» Stored data
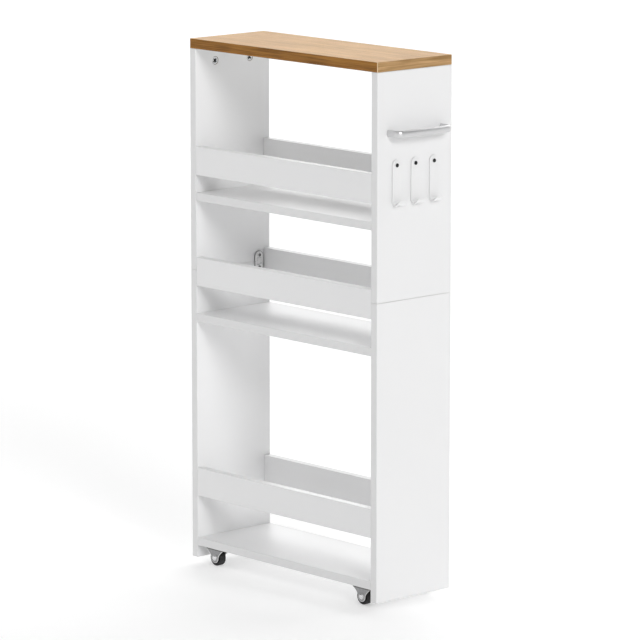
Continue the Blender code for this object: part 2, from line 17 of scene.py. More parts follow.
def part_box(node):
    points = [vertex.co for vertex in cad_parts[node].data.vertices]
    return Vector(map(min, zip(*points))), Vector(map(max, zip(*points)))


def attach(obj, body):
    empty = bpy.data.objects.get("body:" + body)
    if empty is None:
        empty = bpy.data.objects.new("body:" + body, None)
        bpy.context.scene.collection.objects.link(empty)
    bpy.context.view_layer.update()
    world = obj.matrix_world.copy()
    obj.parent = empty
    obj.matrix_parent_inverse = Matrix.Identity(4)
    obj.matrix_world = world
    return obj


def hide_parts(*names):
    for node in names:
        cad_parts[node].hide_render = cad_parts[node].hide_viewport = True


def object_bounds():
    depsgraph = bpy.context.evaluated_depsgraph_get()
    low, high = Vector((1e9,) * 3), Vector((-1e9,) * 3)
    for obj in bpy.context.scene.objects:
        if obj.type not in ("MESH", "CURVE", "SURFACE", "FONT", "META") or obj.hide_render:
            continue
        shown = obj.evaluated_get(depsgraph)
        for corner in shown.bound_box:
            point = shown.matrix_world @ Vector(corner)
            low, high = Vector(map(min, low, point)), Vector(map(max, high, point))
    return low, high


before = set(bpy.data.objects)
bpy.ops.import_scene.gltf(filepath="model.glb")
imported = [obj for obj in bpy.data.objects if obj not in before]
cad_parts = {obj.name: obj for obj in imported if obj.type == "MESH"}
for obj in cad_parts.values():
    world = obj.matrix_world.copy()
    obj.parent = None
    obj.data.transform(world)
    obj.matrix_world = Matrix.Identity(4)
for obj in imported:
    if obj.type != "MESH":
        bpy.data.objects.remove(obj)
cad_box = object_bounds()

log = logging.getLogger("pantry_cart")

CART = "cart"
# The play between neighbouring pieces, and the distance under which points are one.
SKIN = 0.0003
MERGE = 0.00001
# The attribute that holds a place on a repeated piece before it is set in its own place.
LOCAL = "local"
# Faces that meet at less than this are one round surface.
ROUND_ANGLE = math.radians(35)


class Slot(Enum):
    """The names of the material slots."""

    OAK_TOP = "oak_top"
    WHITE_BOARD = "white_board"
    SATIN_HANDLE = "satin_handle"
    WHITE_HOOK = "white_hook"
    CASTER_STEEL = "caster_steel"
    ZINC_FITTINGS = "zinc_fittings"
    BLACK_SCREWS = "black_screws"
    CASTER_WHEEL = "caster_wheel"


class End(Enum):
    """The cart's ends, each with the way its inner face looks along X."""

    LEFT = 1
    RIGHT = -1

    @property
    def label(self) -> str:
        """The word that node names use."""
        return self.name.lower()


class Face(Enum):
    """The cart's front and back, each with its side along Y."""

    FRONT = -1
    BACK = 1

    @property
    def label(self) -> str:
        """The word that node names use."""
        return self.name.lower()


class Axis(Enum):
    """The frame's axes, by their place in a vector."""

    X = 0
    Y = 1
    Z = 2


@dataclass(frozen=True)
class Box:
    """The room that a node of the frame takes."""

    low: Vector
    high: Vector

    @classmethod
    def of(cls, node: str) -> "Box":
        """The box of a node, by its name."""
        low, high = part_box(node)
        return cls(low, high)

    @property
    def centre(self) -> Vector:
        """The middle of the box."""
        return (self.low + self.high) / 2

    @property
    def size(self) -> Vector:
        """The box's three sides."""
        return self.high - self.low

    @property
    def half(self) -> Vector:
        """Half of each side."""
        return self.size / 2


# ------------------------------
# Node trees
# ------------------------------


def pick(sockets: bpy.types.bpy_prop_collection, key: str | int) -> bpy.types.NodeSocket:
    """The socket in use that has a name or a place.

    Args:
        sockets: A node's inputs or outputs.
        key: The socket's name or its place in the list.

    Returns:
        The first match that the node's settings leave switched on.
    """
    if isinstance(key, int):
        return sockets[key]
    return next(socket for socket in sockets if key in (socket.name, socket.identifier) and socket.enabled)


class Value:
    """An output of a node, with the arithmetic that node maths is written in."""

    def __init__(self, tree: "NodeTree", socket: bpy.types.NodeSocket) -> None:
        """Wrap a socket of a tree."""
        self.tree = tree
        self.socket = socket

    def output(self, name: str) -> "Value":
        """Another output of the same node."""
        return Value(self.tree, pick(self.socket.node.outputs, name))

    def __add__(self, other: "Number") -> "Value":
        """Sum."""
        return self.tree.maths("ADD", self, other)

    __radd__ = __add__

    def __sub__(self, other: "Number") -> "Value":
        """Difference."""
        return self.tree.maths("SUBTRACT", self, other)

    def __rsub__(self, other: "Number") -> "Value":
        """Difference, with the number first."""
        return self.tree.maths("SUBTRACT", other, self)

    def __mul__(self, other: "Number") -> "Value":
        """Product."""
        return self.tree.maths("MULTIPLY", self, other)

    __rmul__ = __mul__

    def __truediv__(self, other: "Number") -> "Value":
        """Quotient."""
        return self.tree.maths("DIVIDE", self, other)

    def __rtruediv__(self, other: "Number") -> "Value":
        """Quotient, with the number first."""
        return self.tree.maths("DIVIDE", other, self)

    def __pow__(self, other: "Number") -> "Value":
        """Power."""
        return self.tree.maths("POWER", self, other)

    def __rpow__(self, other: "Number") -> "Value":
        """Power, with the number first."""
        return self.tree.maths("POWER", other, self)

    def __neg__(self) -> "Value":
        """The number turned round."""
        return self.tree.maths("MULTIPLY", self, -1.0)

    def __abs__(self) -> "Value":
        """Size without sign."""
        return self.tree.maths("ABSOLUTE", self)

    def __gt__(self, other: "Number") -> "Value":
        """One where the value is the greater, else nothing."""
        return self.tree.maths("GREATER_THAN", self, other)

    def __lt__(self, other: "Number") -> "Value":
        """One where the value is the smaller, else nothing. Python turns 1 > value into this."""
        return self.tree.maths("LESS_THAN", self, other)

    def least(self, other: "Number") -> "Value":
        """The smaller of two."""
        return self.tree.maths("MINIMUM", self, other)

    def most(self, other: "Number") -> "Value":
        """The larger of two."""
        return self.tree.maths("MAXIMUM", self, other)

    def ramp(self, low: float, high: float) -> "Value":
        """Nothing below low, one above high, and a soft step between them."""
        sockets = {"Value": self, "From Min": low, "From Max": high}
        return self.tree.node("ShaderNodeMapRange", {"interpolation_type": "SMOOTHSTEP"}, sockets)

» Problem
Copy all of the material word for word.

» Reply to the exercise
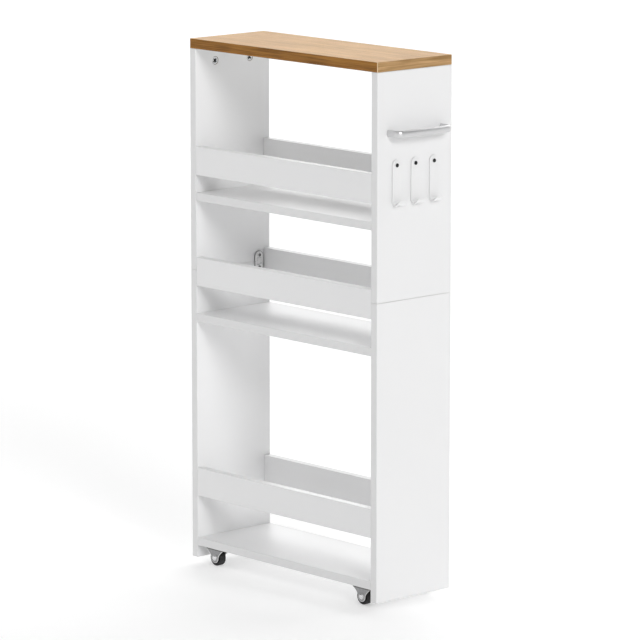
Continue the Blender code for this object: part 2, from line 17 of scene.py. More parts follow.
def part_box(node):
    points = [vertex.co for vertex in cad_parts[node].data.vertices]
    return Vector(map(min, zip(*points))), Vector(map(max, zip(*points)))


def attach(obj, body):
    empty = bpy.data.objects.get("body:" + body)
    if empty is None:
        empty = bpy.data.objects.new("body:" + body, None)
        bpy.context.scene.collection.objects.link(empty)
    bpy.context.view_layer.update()
    world = obj.matrix_world.copy()
    obj.parent = empty
    obj.matrix_parent_inverse = Matrix.Identity(4)
    obj.matrix_world = world
    return obj


def hide_parts(*names):
    for node in names:
        cad_parts[node].hide_render = cad_parts[node].hide_viewport = True


def object_bounds():
    depsgraph = bpy.context.evaluated_depsgraph_get()
    low, high = Vector((1e9,) * 3), Vector((-1e9,) * 3)
    for obj in bpy.context.scene.objects:
        if obj.type not in ("MESH", "CURVE", "SURFACE", "FONT", "META") or obj.hide_render:
            continue
        shown = obj.evaluated_get(depsgraph)
        for corner in shown.bound_box:
            point = shown.matrix_world @ Vector(corner)
            low, high = Vector(map(min, low, point)), Vector(map(max, high, point))
    return low, high


before = set(bpy.data.objects)
bpy.ops.import_scene.gltf(filepath="model.glb")
imported = [obj for obj in bpy.data.objects if obj not in before]
cad_parts = {obj.name: obj for obj in imported if obj.type == "MESH"}
for obj in cad_parts.values():
    world = obj.matrix_world.copy()
    obj.parent = None
    obj.data.transform(world)
    obj.matrix_world = Matrix.Identity(4)
for obj in imported:
    if obj.type != "MESH":
        bpy.data.objects.remove(obj)
cad_box = object_bounds()

log = logging.getLogger("pantry_cart")

CART = "cart"
# The play between neighbouring pieces, and the distance under which points are one.
SKIN = 0.0003
MERGE = 0.00001
# The attribute that holds a place on a repeated piece before it is set in its own place.
LOCAL = "local"
# Faces that meet at less than this are one round surface.
ROUND_ANGLE = math.radians(35)


class Slot(Enum):
    """The names of the material slots."""

    OAK_TOP = "oak_top"
    WHITE_BOARD = "white_board"
    SATIN_HANDLE = "satin_handle"
    WHITE_HOOK = "white_hook"
    CASTER_STEEL = "caster_steel"
    ZINC_FITTINGS = "zinc_fittings"
    BLACK_SCREWS = "black_screws"
    CASTER_WHEEL = "caster_wheel"


class End(Enum):
    """The cart's ends, each with the way its inner face looks along X."""

    LEFT = 1
    RIGHT = -1

    @property
    def label(self) -> str:
        """The word that node names use."""
        return self.name.lower()


class Face(Enum):
    """The cart's front and back, each with its side along Y."""

    FRONT = -1
    BACK = 1

    @property
    def label(self) -> str:
        """The word that node names use."""
        return self.name.lower()


class Axis(Enum):
    """The frame's axes, by their place in a vector."""

    X = 0
    Y = 1
    Z = 2


@dataclass(frozen=True)
class Box:
    """The room that a node of the frame takes."""

    low: Vector
    high: Vector

    @classmethod
    def of(cls, node: str) -> "Box":
        """The box of a node, by its name."""
        low, high = part_box(node)
        return cls(low, high)

    @property
    def centre(self) -> Vector:
        """The middle of the box."""
        return (self.low + self.high) / 2

    @property
    def size(self) -> Vector:
        """The box's three sides."""
        return self.high - self.low

    @property
    def half(self) -> Vector:
        """Half of each side."""
        return self.size / 2


# ------------------------------
# Node trees
# ------------------------------


def pick(sockets: bpy.types.bpy_prop_collection, key: str | int) -> bpy.types.NodeSocket:
    """The socket in use that has a name or a place.

    Args:
        sockets: A node's inputs or outputs.
        key: The socket's name or its place in the list.

    Returns:
        The first match that the node's settings leave switched on.
    """
    if isinstance(key, int):
        return sockets[key]
    return next(socket for socket in sockets if key in (socket.name, socket.identifier) and socket.enabled)


class Value:
    """An output of a node, with the arithmetic that node maths is written in."""

    def __init__(self, tree: "NodeTree", socket: bpy.types.NodeSocket) -> None:
        """Wrap a socket of a tree."""
        self.tree = tree
        self.socket = socket

    def output(self, name: str) -> "Value":
        """Another output of the same node."""
        return Value(self.tree, pick(self.socket.node.outputs, name))

    def __add__(self, other: "Number") -> "Value":
        """Sum."""
        return self.tree.maths("ADD", self, other)

    __radd__ = __add__

    def __sub__(self, other: "Number") -> "Value":
        """Difference."""
        return self.tree.maths("SUBTRACT", self, other)

    def __rsub__(self, other: "Number") -> "Value":
        """Difference, with the number first."""
        return self.tree.maths("SUBTRACT", other, self)

    def __mul__(self, other: "Number") -> "Value":
        """Product."""
        return self.tree.maths("MULTIPLY", self, other)

    __rmul__ = __mul__

    def __truediv__(self, other: "Number") -> "Value":
        """Quotient."""
        return self.tree.maths("DIVIDE", self, other)

    def __rtruediv__(self, other: "Number") -> "Value":
        """Quotient, with the number first."""
        return self.tree.maths("DIVIDE", other, self)

    def __pow__(self, other: "Number") -> "Value":
        """Power."""
        return self.tree.maths("POWER", self, other)

    def __rpow__(self, other: "Number") -> "Value":
        """Power, with the number first."""
        return self.tree.maths("POWER", other, self)

    def __neg__(self) -> "Value":
        """The number turned round."""
        return self.tree.maths("MULTIPLY", self, -1.0)

    def __abs__(self) -> "Value":
        """Size without sign."""
        return self.tree.maths("ABSOLUTE", self)

    def __gt__(self, other: "Number") -> "Value":
        """One where the value is the greater, else nothing."""
        return self.tree.maths("GREATER_THAN", self, other)

    def __lt__(self, other: "Number") -> "Value":
        """One where the value is the smaller, else nothing. Python turns 1 > value into this."""
        return self.tree.maths("LESS_THAN", self, other)

    def least(self, other: "Number") -> "Value":
        """The smaller of two."""
        return self.tree.maths("MINIMUM", self, other)

    def most(self, other: "Number") -> "Value":
        """The larger of two."""
        return self.tree.maths("MAXIMUM", self, other)

    def ramp(self, low: float, high: float) -> "Value":
        """Nothing below low, one above high, and a soft step between them."""
        sockets = {"Value": self, "From Min": low, "From Max": high}
        return self.tree.node("ShaderNodeMapRange", {"interpolation_type": "SMOOTHSTEP"}, sockets)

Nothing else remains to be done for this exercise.